Japanese Riichi Mahjong is a complex board game that presents a unique combination of imperfect information, multi-player (>2) competition, stochastic dynamics, and high-dimensional inputs. MahJax is highly inspired by Pgx, which offers vectorized simulators for a diverse set of board games. While Pgx includes imperfect information games (such as miniature poker and mahjong), its primary emphasis is on deterministic perfect-information games like Go, Chess, and Shogi. We aim to complement this by offering a full-scale Japanese Riichi Mahjong environment written entirely in JAX.

Overview

  • Vectorized Environment: Fully JIT-compilable and extremely fast (approx. 1.6M steps/sec on 8x A100 GPUs).
  • Beautiful Visualization: Like Pgx, we offer SVG-based game visualization. We also provide an English tile version for those unfamiliar with Chinese characters (Kanji).
  • Playable Interface: A web-based UI allows you to play directly against the agents you train.
  • RL Examples: We provide simple examples for Behavior Cloning and Reinforcement Learning in the examples/ directory.

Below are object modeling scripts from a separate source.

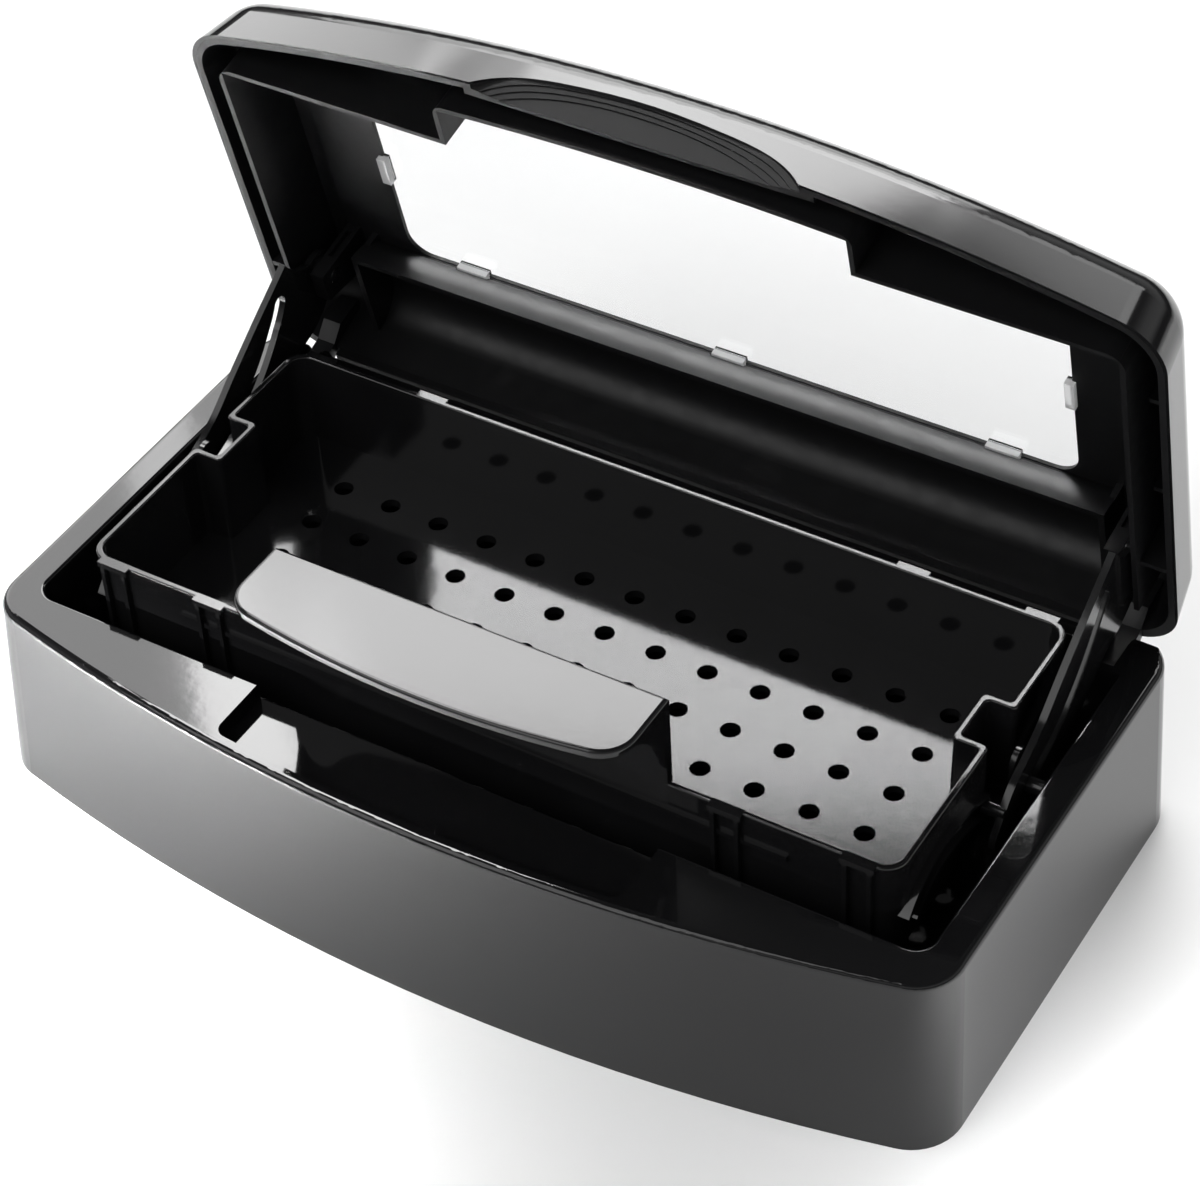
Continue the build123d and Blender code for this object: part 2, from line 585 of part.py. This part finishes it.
for side, name in ((-1, "left"), (1, "right")):
    with BuildPart() as arm:
        with BuildSketch(side_plane(ARM_IN if side > 0 else -ARM_OUT)):
            with BuildLine():
                Spline(*FRONT_EDGE)
                Line(FRONT_EDGE[-1], (103.9, 71.0))
                Line((103.9, 71.0), (109.5, 69.3))
                ThreePointArc((109.5, 69.3), (116.6, 69.1), REAR_EDGE[0])
                Spline(*REAR_EDGE)
                ThreePointArc(REAR_EDGE[-1], (47.2, 35.6), FRONT_EDGE[0])
            make_face()
            with Locations(PIVOT):
                Circle(PIVOT_R + 0.05, mode=Mode.SUBTRACT)
            with Locations(LIFT):
                Circle(LIFT_R + 0.02, mode=Mode.SUBTRACT)
            left_side = beside(GUIDE_PATH, GUIDE_R + CONTACT_GAP)
            right_side = beside(GUIDE_PATH, -(GUIDE_R + CONTACT_GAP))
            with BuildLine():
                Spline(*left_side)
                Line(left_side[-1], right_side[-1])
                Spline(*reversed(right_side))
                Line(right_side[0], left_side[0])
            make_face(mode=Mode.SUBTRACT)
            left_side = beside(SLOT_END, GUIDE_R + CONTACT_GAP)
            right_side = beside(SLOT_END, -(GUIDE_R + CONTACT_GAP))
            with BuildLine():
                Spline(*left_side)
                Line(left_side[-1], right_side[-1])
                Spline(*reversed(right_side))
                Line(right_side[0], left_side[0])
            make_face(mode=Mode.SUBTRACT)
            with Locations(GUIDE_PATH[0], GUIDE_PATH[-1], SLOT_END[-1]):
                Circle(GUIDE_R + CONTACT_GAP, mode=Mode.SUBTRACT)
        extrude(amount=ARM_OUT - ARM_IN)
    arm.part.label = name + "_lift_arm"
    export_step(arm.part, "parts/" + name + "_lift_arm.step")

    # hinge pin, held in the two cheeks of the boss
    with BuildPart() as hinge_pin:
        with BuildSketch(side_plane(100.8 if side > 0 else -111.4)):
            with Locations(HINGE):
                Circle(HINGE_PIN_R)
        extrude(amount=10.6)
        chamfer(hinge_pin.edges().filter_by(GeomType.CIRCLE), 0.3)
    hinge_pin.part.label = name + "_hinge_pin"
    export_step(hinge_pin.part, "parts/" + name + "_hinge_pin.step")

    # arm pivot pin, held in the lid's bracket
    with BuildPart() as pivot_pin:
        with BuildSketch(side_plane(BRACKET_IN if side > 0 else -105.6)):
            with Locations(PIVOT):
                Circle(PIVOT_R)
        extrude(amount=105.6 - BRACKET_IN)
        chamfer(pivot_pin.edges().filter_by(GeomType.CIRCLE), 0.3)
    pivot_pin.part.label = name + "_arm_pivot_pin"
    export_step(pivot_pin.part, "parts/" + name + "_arm_pivot_pin.step")

    # spacer bush between the bracket and the arm
    with BuildPart() as bush:
        with BuildSketch(side_plane(103.05 if side > 0 else -103.75)):
            with Locations(PIVOT):
                Circle(3.6)
                Circle(PIVOT_R + 0.02, mode=Mode.SUBTRACT)
        extrude(amount=0.7)
    bush.part.label = name + "_pivot_bush"
    export_step(bush.part, "parts/" + name + "_pivot_bush.step")

    # guide pin in the tub wall, with a long flat head that keeps the arm in place
    with BuildPart() as guide_pin:
        with BuildSketch(side_plane(103.3 if side > 0 else -111.9)):
            with Locations(GUIDE):
                Circle(GUIDE_R)
        extrude(amount=8.6)
        with BuildSketch(side_plane(102.2 if side > 0 else -103.4)):
            with Locations((GUIDE_Y, 44.6)):
                SlotCenterToCenter(6.4, 6.2, rotation=90)
        extrude(amount=1.2)
    guide_pin.part.label = name + "_guide_pin"
    export_step(guide_pin.part, "parts/" + name + "_guide_pin.step")

    # lift pin in the arm's foot, running between the basket's rails
    with BuildPart() as lift_pin:
        with BuildSketch(side_plane(99.95 if side > 0 else -ARM_OUT)):
            with Locations(LIFT):
                Circle(LIFT_R)
        extrude(amount=ARM_OUT - 99.95)
        chamfer(lift_pin.edges().filter_by(GeomType.CIRCLE), 0.3)
    lift_pin.part.label = name + "_lift_pin"
    export_step(lift_pin.part, "parts/" + name + "_lift_pin.step")
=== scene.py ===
import bpy
from math import radians, sin, cos, tan
from mathutils import Vector, Matrix

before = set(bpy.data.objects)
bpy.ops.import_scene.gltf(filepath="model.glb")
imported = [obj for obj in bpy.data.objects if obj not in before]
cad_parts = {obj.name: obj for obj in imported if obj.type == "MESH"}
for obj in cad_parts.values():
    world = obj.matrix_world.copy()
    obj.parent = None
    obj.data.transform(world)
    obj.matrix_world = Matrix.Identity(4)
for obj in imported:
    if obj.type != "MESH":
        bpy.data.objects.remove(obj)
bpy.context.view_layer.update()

Y0 = 0.0471          # from the front corner chord to the plan centre, as in the part

# ------------------------------------------------------------------- camera
AZ, EL, ROLL = radians(33.302), radians(42.723), radians(-3.420)
TARGET = Vector((-0.002387, 0.069870 - Y0, 0.041759))
DIST = 0.75733
back = Vector((sin(AZ) * cos(EL), -cos(AZ) * cos(EL), sin(EL)))
xc = Vector((0, 0, 1)).cross(back).normalized()
yc = back.cross(xc)
right = cos(ROLL) * xc + sin(ROLL) * yc
up = -sin(ROLL) * xc + cos(ROLL) * yc
cam_data = bpy.data.cameras.new("camera")
cam = bpy.data.objects.new("camera", cam_data)
bpy.context.scene.collection.objects.link(cam)
m = Matrix((right, up, back)).transposed().to_4x4()
m.translation = TARGET + back * DIST
cam.matrix_world = m
cam_data.sensor_width = 36.0
cam_data.lens = 3439.65 * 36.0 / 1200.0
cam_data.clip_start = 0.01
cam_data.clip_end = 20.0
bpy.context.scene.camera = cam


# ---------------------------------------------------------------- materials
def new_material(name):
    mat = bpy.data.materials.new(name)
    mat.use_nodes = True
    nt = mat.node_tree
    bsdf = nt.nodes["Principled BSDF"]
    return mat, nt, bsdf


def link(nt, a, b):
    nt.links.new(a, b)


def coords(nt):
    tc = nt.nodes.new("ShaderNodeTexCoord")
    return tc.outputs["Object"]


def noise(nt, vec, scale, detail=3.0, rough=0.5):
    n = nt.nodes.new("ShaderNodeTexNoise")
    n.inputs["Scale"].default_value = scale
    n.inputs["Detail"].default_value = detail
    n.inputs["Roughness"].default_value = rough
    link(nt, vec, n.inputs["Vector"])
    return n.outputs["Fac"]


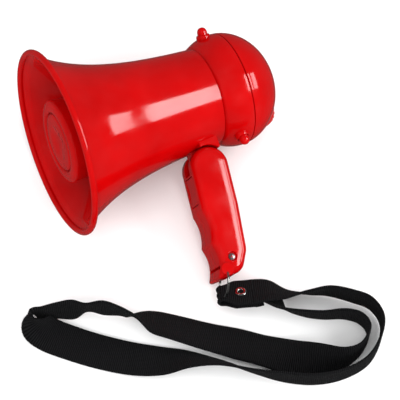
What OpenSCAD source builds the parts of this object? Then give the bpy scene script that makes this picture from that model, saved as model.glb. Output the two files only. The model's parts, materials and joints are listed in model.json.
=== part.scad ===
// Small hand megaphone with a re-entrant horn, a folding pistol grip and a webbing strap.
// It lies on its side: the mouth rim, the housing and the end of the grip touch the ground.
// Each sub-part is drawn in the megaphone's own axes (x from the mouth to the rear,
// z up, away from the grip, y to the far side), and place() lays it down on the ground.

/* [Horn] */
// Outer diameter of the mouth
mouth_d = 104; // [100:1:108]
// Length of the horn from the mouth to the housing
horn_l = 89; // [88:0.5:90]
// Wall of the horn
horn_wall = 2.2; // [1.8:0.1:2.6]
// Diameter of the reflector bowl inside the mouth
bowl_d = 47; // [44:1:50]
// Outer diameter of the throat tube
throat_d = 17; // [16:0.5:18]

/* [Housing] */
// Largest diameter of the housing
housing_d = 64; // [63:0.5:65]
// Length of the rounded housing if it were whole
housing_l = 54; // [53:0.5:55]
// Wall of the housing
housing_wall = 2; // [1.8:0.1:2.4]

/* [Grip] */
// Thickness of the grip across the finger grooves
grip_t = 24; // [23:0.5:25]
// Radius of the round head that the grip turns on
head_r = 10.6; // [10.2:0.1:10.8]
// Radius of the hinge pin
pin_r = 2; // [1.5:0.1:2.5]
// Travel of the trigger
trigger_travel = 2.5; // [1.5:0.1:3]

/* [Strap] */
// Width of the webbing
strap_w = 19; // [16:1:20]
// Thickness of the webbing
strap_t = 1.8; // [1.4:0.1:2]
// Inner radius of the split ring
ring_r = 7.4; // [7:0.1:8]

/* [Hidden] */
$fn = 96;

red = [0.89, 0.05, 0.06];
black = [0.05, 0.05, 0.05];
steel = [0.78, 0.78, 0.8];
green = [0.1, 0.4, 0.2];

// Resting pose: roll about the axis, then the tilt that brings rim and housing to the ground
rest_roll = -73.45;
rest_tilt = 10.91;
rest_shift = [-59.16, 22.83, 51.31];

mouth_r = mouth_d / 2;
neck_r = 25.6;
flare_len = 33.3;
lip_r = 1.8;
flare_gain = mouth_r - lip_r - neck_r - 0.2;
bell_step = 4;
plug_r = 24.2;
plug_l = 4;

bowl_r = bowl_d / 2;
bowl_front = 2.5;
bowl_back = 46;
bowl_wall = 1.6;
cap_r = 16;
throat_r = throat_d / 2;
throat_bore_r = throat_r - 1.4;

seam_x = 105;
housing_mid = 103;
housing_r = housing_d / 2;
housing_a = housing_l / 2;
seam_gap = 0.4;
button_r = 2.8;
button_travel = 1.2;
button_x = 98;
switch_top = 24.9;
top_turn = 20;
lower_turn = 158;
wheel_r = 9;
wheel_w = 4;
wheel_x = 116.8;
wheel_z = -17.9;
cap_flat = 1;

hinge = [75, 0, -38.8];
grip_half = grip_t / 2;
head_gap = 0.4;
tongue_half = 4;
tongue_r = 6;
fold_angle = 60;
fit_gap = 0.05;

function horn_r(x) = neck_r + flare_gain * exp(-x / flare_len);
function dome_r(x, inset = 0) =
    (housing_r - inset) * sqrt(max(0, 1 - pow((x - housing_mid) / (housing_a - inset), 2)));

// Lays the megaphone's own axes down into the resting pose
module place() {
    translate(rest_shift) rotate([rest_roll, rest_tilt, 0]) children();
}

// Turns an (axis distance, position along x) outline about the x axis
module turned() {
    rotate([0, 90, 0]) rotate_extrude() children();
}

// A cylinder along x from x0 to x1
module rod_x(r, x0, x1) {
    translate([x0, 0, 0]) rotate([0, 90, 0]) cylinder(r = r, h = x1 - x0);
}

// A cylinder along y, centred on y = 0
module rod_y(r, w) {
    rotate([90, 0, 0]) cylinder(r = r, h = w, center = true);
}

/* ---- horn ---- */

module horn_bell() {
    color(red) place() turned() {
        outer = [for (x = [1:bell_step:horn_l]) [horn_r(x), x]];
        inner = [for (x = [1:bell_step:horn_l - 4]) [horn_r(x) - horn_wall, x]];
        back = len(inner) - 1;
        polygon(concat(
            outer,
            [[plug_r, horn_l], [plug_r, horn_l + plug_l], [throat_r + 0.3, horn_l + plug_l],
             [throat_r + 0.3, horn_l - 2], [plug_r - 3, horn_l - 2]],
            [for (i = [back:-1:0]) inner[i]]
        ));
        difference() {
            translate([mouth_r - lip_r, lip_r - 0.6]) circle(r = lip_r, $fn = 32);
            translate([mouth_r - 3 * lip_r, -2]) square([3 * lip_r, 1.7]);
        }
    }
}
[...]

For more details, please refer to the Documentation (TODO links).

Quick Start

Install

Mahjax is available on PyPI. Please make sure that your Python environment has jax and jaxlib installed, depending on your hardware specification.

pip install mahjax

Basic Usage

We basically follow the Pgx API design.

import jax
import jax.numpy as jnp
import mahjax

batch_size = 10
rng = jax.random.PRNGKey(0)

# Initialize environment
env = mahjax.make(
    "no_red_mahjong",
    one_round=True,      # True: Single round, False: Hanchan (East-South game)
    observe_type="dict", # "dict" for Transformer, "2D" for CNN
    order_points=[30, 10, -10, -30] # Final score bonuses (uma)
)

init_fn = jax.jit(jax.vmap(env.init))
step_fn = jax.jit(jax.vmap(env.step))
obs_fn = jax.jit(jax.vmap(env.observe))

# Initialize state
rng, subrng = jax.random.split(rng)
rngs = jax.random.split(subrng, batch_size)
state = init_fn(rngs)

# Step
rng, subrng = jax.random.split(rng)
rngs = jax.random.split(subrng, batch_size)
action = jnp.zeros((batch_size,), dtype=jnp.int8)
state = step_fn(state, action, rngs)

# Get observation
obs = obs_fn(state)

On rules of JAPANESE RIICHI Mahjong

There are several variants of Japanese Riichi Mahjong. The most significant distinction is the inclusion of "Red 5" tiles (aka-dora).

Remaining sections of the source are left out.